Personal information
- Full name: Robert Rodney Savage
- Born: 20 December 1960 (age 65) Southampton, Hampshire, England
- Batting: Right-handed

Domestic team information
- 1986–1995: Wiltshire

Career statistics
| Competition | LA |
| Matches | 2 |
| Runs scored | 58 |
| Batting average | 29.00 |
| 100s/50s | –/– |
| Top score | 32 |
| Balls bowled | – |
| Wickets | – |
| Bowling average | – |
| 5 wickets in innings | – |
| 10 wickets in match | – |
| Best bowling | – |
| Catches/stumpings | 2/– |
- Source: Cricinfo, 11 October 2010

= Robert Savage (cricketer) =

English cricketer

Robert Rodney Savage (born 20 December 1960) is a former English cricketer. Savage was a right-handed batsman. He was born at Southampton, Hampshire.

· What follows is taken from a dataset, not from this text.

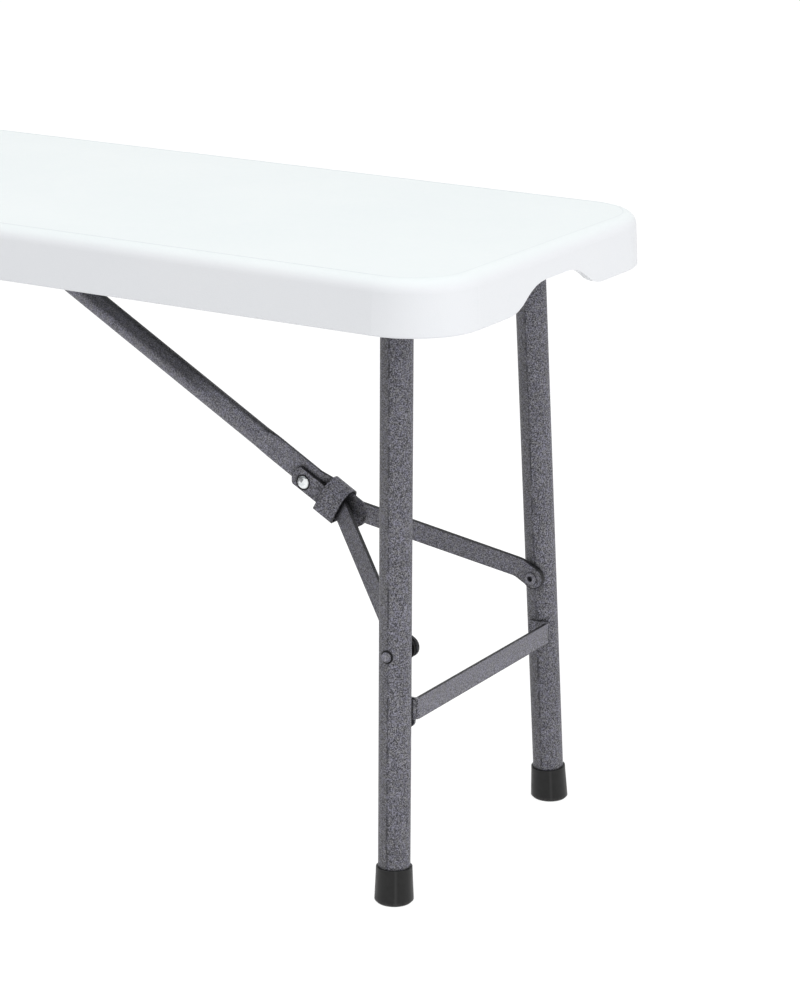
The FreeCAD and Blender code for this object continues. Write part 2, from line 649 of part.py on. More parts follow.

Savage made his Minor Counties Championship debut for Wiltshire in 1986 against Dorset. From 1986 to 1995, he represented the county in 44 Minor Counties Championship matches, the last of which came against Wales Minor Counties. Savage also represented Wiltshire in the MCCA Knockout Trophy. His debut in that competition came against Cornwall in 1988. From 1988 to 1994, he represented the county in 11 Trophy matches, the last of which came against Devon.

Savage also represented Wiltshire in 2 List A matches. His 2 List A matches came against Essex in the 1988 NatWest Trophy and Durham in the 1993 NatWest Trophy. In his 2 List A matches, he scored 58 runs at a batting average of 29.00, with a high score of 32. In the field he took 2 catches.